H.264’s bit rate benefits are amplified with less complex scenes because H.264’s capabilities to compress across frames are optimized.

MJPEG format, on the other hand, does not compress across frames, so it gains less from less complex scenes.

However, because MJPEG must compress individual images and more complex images still involve more bandwidth, MJPEG bandwidth demands increase more decently than H.264. It is a fallacy to assume that MJPEG’s bandwidth mandates are constant or that stream size does not vary with complexity.

Many manufacturers configure their MJPEG streams to use fixed image sizes, creating the impression that MJPEG is necessarily fixed. They can do so safely because the variation in bandwidth size due to complexity is relatively small for MJPEG. However, this reveals a minor level of quality loss (or bandwidth inefficiency).

How to Benefit from Both MJPEG and H264

A single monitoring device can sustain both H.264 and MJPEG streams simultaneously. Cameras and encoders with simultaneous H.264 and MJPEG functionality are accessible, although this required processing power is higher than single-mode devices.

The video compression standard is chosen based on the desired transmission bandwidth, storage capacity, and quality parameters; the MJPEG compression format encodes each video frame individually. It produces higher image quality and more statistics while necessitating more significant bandwidth requirements.

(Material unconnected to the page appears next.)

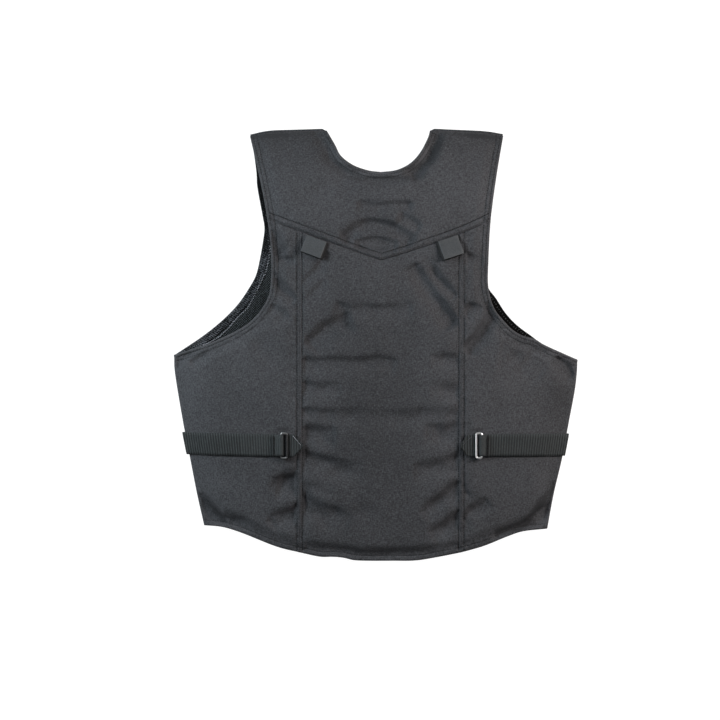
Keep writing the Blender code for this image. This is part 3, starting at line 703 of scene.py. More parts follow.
# %% The folds, by name
# Columns: name, how steep the cloth drops at the fold, how wide that drop is in millimetres, how
# strong the fold is at its two ends, and its route, with the high side on the left of the way along it
FOLDS = [
    ("yoke_line", 0.68, 6.5, 0.6, 0.9, [(-20, 208), (14, 206), (48, 208)]),
    ("yoke_arc", 1.23, 8.5, 0.6, 0.6, [(-46, 162), (-25, 177), (1, 181), (32, 173), (54, 157)]),
    ("yoke_low", 2.00, 7.0, 0.6, 0.6, [(-22, 153), (2, 155), (28, 151)]),
    ("yoke_slant", 0.60, 7.0, 1.4, 1.0, [(43, 191), (64, 178)]),
    ("neck_right", 0.55, 10.0, 0.7, 1.2, [(96, 305), (90, 284), (77, 260), (61, 243)]),
    ("neck_left", 0.25, 12.0, 0.7, 0.4, [(-72, 300), (-58, 278), (-42, 253), (-26, 237)]),
    ("yoke_left", 0.14, 9.0, 0.4, 0.4, [(-110, 217), (-78, 234), (-50, 243)]),
    ("shoulder_left", 0.10, 14.0, 0.4, 0.4, [(-165, 284), (-131, 294), (-95, 289)]),
    ("shoulder_right", 0.10, 12.0, 0.4, 0.4, [(109, 284), (138, 272), (165, 265)]),
    ("center_slant_a", 1.05, 7.5, 0.7, 1.5, [(62, 115), (83, 82), (117, 36)]),
    ("center_slant_b", 1.08, 6.0, 0.2, 0.5, [(81, 124), (97, 98), (118, 76)]),
    ("center_left_a", 0.67, 10.0, 0.9, 1.5, [(-99, 9), (-73, 30), (-44, 44)]),
    ("center_left_b", 0.57, 5.5, 0.4, 0.6, [(-104, 93), (-86, 115), (-74, 133)]),
    ("under_tab_left", 0.24, 6.0, 0.4, 1.2, [(-104, 65), (-90, 80), (-80, 92)]),
    ("channel_1", 0.35, 8.0, 0.9, 0.7, [(-50, 60), (-34, 54), (-15, 58), (14, 56), (46, 60)]),
    ("channel_2a", 0.42, 8.0, 1.4, 0.7, [(-101, -20), (-51, -20), (0, -18), (26, -21)]),
    ("channel_2b", 0.47, 9.0, 0.5, 0.7, [(89, -15), (105, -15), (120, -17)]),
    ("channel_3a", 0.40, 8.0, 1.4, 0.4, [(-101, -55), (-80, -57), (-57, -57)]),
    ("channel_3b", 0.26, 11.0, 0.5, 1.2, [(86, -58), (106, -58), (121, -58)]),
    ("channel_4", 0.27, 9.5, 1.3, 1.0, [(-101, -92), (-66, -96), (-22, -94), (29, -97), (80, -94),
                                        (121, -95)]),
    ("channel_5a", 0.78, 12.0, 1.0, 0.5, [(-101, -119), (-83, -121), (-64, -120)]),
    ("channel_5b", 0.71, 10.5, 0.4, 0.9, [(78, -118), (100, -119), (120, -115)]),
    ("strap_fan_left", 0.49, 11.0, 1.1, 0.3, [(-104, -156), (-89, -160), (-64, -167), (-37, -172),
                                              (-25, -172)]),
    ("strap_fan_right", 0.42, 10.5, 0.8, 1.5, [(62, -172), (80, -170), (97, -167), (119, -160)]),
    ("center_low_left_a", 0.16, 9.0, 1.3, 0.6, [(-103, -201), (-87, -204), (-69, -203)]),
    ("center_low_left_b", 0.52, 12.0, 1.3, 0.3, [(-103, -221), (-89, -228), (-64, -238), (-40, -246)]),
    ("center_low_right_a", 0.66, 9.5, 0.4, 1.0, [(69, -238), (97, -215), (119, -199)]),
    ("center_low_right_b", 0.58, 10.0, 0.6, 0.8, [(82, -268), (103, -254), (119, -243)]),
    ("center_low_mid", 0.10, 12.0, 0.3, 0.3, [(-34, -225), (-14, -234), (7, -237)]),
    ("hem_band", 0.22, 11.0, 0.3, 0.4, [(-113, -283), (-83, -290), (-35, -298), (7, -300), (53, -297),
                                        (94, -293), (118, -286)]),
    ("strap_edge_left", 0.02, 3.0, 1.0, 1.0, [(-278, -162.5), (-200, -162.5), (-129, -162.5)]),
    ("strap_edge_right", 0.04, 3.0, 1.0, 1.0, [(150, -162.5), (210, -162.5), (278, -162.5)]),
    ("side_right_cross", 2.30, 6.0, 1.2, 0.3, [(132, -2), (147, 16), (160, 40), (164, 60)]),
    ("side_right_pucker_a", 0.49, 6.0, 0.4, 0.4, [(129, 134), (141, 131), (153, 126)]),
    ("side_right_pucker_b", 0.20, 5.0, 0.6, 0.3, [(142, 122), (150, 119), (156, 114)]),
    ("side_right_pucker_c", 0.71, 6.5, 0.9, 0.6, [(130, 54), (139, 58), (150, 57)]),
    ("side_right_b", 0.14, 9.0, 0.5, 0.5, [(135, -10), (152, 0), (173, 22)]),
    ("side_left_cross", 1.35, 5.0, 0.3, 0.6, [(-141, 102), (-129, 83), (-117, 69)]),
    ("side_left_pucker_a", 0.55, 7.0, 0.8, 1.9, [(-145, 164), (-138, 154), (-132, 139)]),
    ("side_left_pucker_b", 1.40, 4.5, 0.3, 0.4, [(-139, 134), (-131, 127), (-121, 128)]),
    ("side_left_c", 0.50, 6.0, 1.1, 0.3, [(-144, 57), (-133, 48), (-123, 39)]),
    ("underarm_left_a", 0.60, 6.0, 0.6, 0.8, [(-258, -7), (-274, -19), (-287, -33)]),
    ("underarm_left_b", 0.55, 5.0, 1.2, 0.3, [(-267, -22), (-245, -10)]),
    ("underarm_right", 0.90, 7.0, 0.8, 0.8, [(272, -20), (280, -29), (290, -41)]),
    ("corner_left_a", 1.10, 6.5, 0.4, 1.2, [(-252, -219), (-236, -235), (-219, -255)]),
    ("corner_left_b", 0.38, 8.5, 0.5, 0.4, [(-212, -243), (-198, -251), (-182, -256)]),
    ("corner_right", 1.30, 7.0, 0.6, 0.7, [(176, -274), (203, -266), (215, -260), (226, -249),
                                           (250, -234), (258, -218), (262, -204)]),
    ("low_left_a", 0.56, 10.0, 0.7, 0.8, [(-152, -252), (-133, -241), (-115, -234)]),
    ("low_left_b", 1.80, 9.0, 0.2, 0.9, [(-144, -192), (-130, -194), (-115, -192)]),
    ("low_right_a", 0.49, 8.5, 0.5, 0.6, [(130, -241), (144, -233), (155, -224)]),
    ("low_right_b", 0.08, 8.0, 0.5, 0.5, [(130, -221), (138, -214), (144, -209)]),
    ("side_left_soft", 0.12, 12.0, 0.4, 0.4, [(-175, 22), (-146, 0), (-121, -10)]),
    ("side_right_soft", 0.28, 22.0, 0.4, 0.4, [(189, 0), (225, -7), (251, -25)]),
    ("strap_under_left", 0.14, 8.0, 0.4, 0.8, [(-134, -178), (-124, -183), (-115, -184)]),
]
print(len(FOLDS), "named folds")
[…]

However, many still use it in IP cameras due to its high quality in a wide range of environments and applications. H.264 is a more recent compression standard. When compared to MJPEG, this video encoding engine significantly reduces bandwidth requirements without sacrificing quality. H.264 techniques are advanced, necessitating more sophisticated hardware.

Overall, you can take advantage of using both MJPEG and H264 by using them wisely. I highly recommend using H264 in crowded areas. If you want a better and higher recording quality where you want to capture important details, this is the perfect time to use MJPEG.

Comparing MJPEG and H264 in Codecs and Bitrates

Codec	Bitrate (Mbps)	Average PSNR
MJPEG	500Mbps	41.831248
H.264	500Mbps ALL-I	43.983679
H.264	500Mbps IPB	54.742351

Under test conditions, H.264 and MJPEG are reasonably comparable. Although MJPEG lags behind H.264, the differences aren’t excessive.

At 500 Mbps, the SSIM and PSRN averages differ by only 0.3 percent and 5%, respectively. Both have PSNRs above 40 and SSIMs above 0.98. However, H.264’s more advanced processing puts it ahead, with significantly better minimum PSNRs (43.1 to 32.5) and higher maximum PSNRs (57.7 to 45.8).

That said, it’s not like you can cut the bitrate in half and keep the averages the same with H.264. When you reduce H.264 to 250 Mbps, ALL-I, 4:2:2, the PSNR average was 37.5, and the SSIM was.954.

ALL-I and MJPEG are essentially similar in that they both store all of the frames as entire images. Since H.264 has more advanced spatial encoding options (such as variable-sized blocks), it is marginally ahead.

When you enable interframe compression options — that is, an IPB mode — H.264 really shines. Since frames are no longer self-contained, interframe compression drastically reduces the number of bits required to represent the majority of them.

MJPEG vs H264: Pros & Cons

MJPEG

Motion JPEG, also known as M-JPEG, is a video codec compression format based on the popular JPEG compression configuration used for still images. Incorporating several still JPEG images creates a video sequence and gives the appearance of motion.

MJPEG is a high-quality video compression format. Because each video frame is distinct, the rest of the footage remains unaffected if one is lost. This robustness, however, means that more bandwidth is required, and more storage space is required. (2)

Pros

Ideal for Mega-Pixel Cameras
Improved Image Quality (clear individual images)
Adaptability (fast image stream recovery in the event of packet loss)
Interoperability (access to industry-standard compression/decompression on all PCs)
Decompression on the PC is preferable (more video streams on PC)
A substantial majority of cameras are supported.
Reduced Latency (better live viewing and more responsive PTZ control)
Degradation with grace (reduced bandwidth does not reduce image quality)
Image quality that is consistent (quality remains constant regardless of image complexity)
Capable of detecting live motion and analyzing images
Low level of complexity (for images searches and manipulation)
Up to 30 frames per second can be displayed and recorded

Cons

Extensive use of bandwidth (at frame rates above 10 FPS)
Storage requirements are quite high (at frame rates above 10 FPS)
There is no functionality for synchronized sound

H264

H264, commonly known as MPEG4 Part 10/AVC (Advanced video coding), is the most recent MPEG video codec compressing standard. It is the leading video encoding technology as of 2010 since it can compress video significantly without sacrificing video quality. It offers up to an 80% reduction in file size compared to M-JPEG and a 50% reduction compared to MPEG4.

H264 is defined collaboratively by two standards groups: the ITU-Video T’s Coding Experts Group from the telecommunications sector and the ISO/IEC Moving Picture Experts Group from the information technology sector. With this support, H264 is projected to outperform the other standards in regard to development.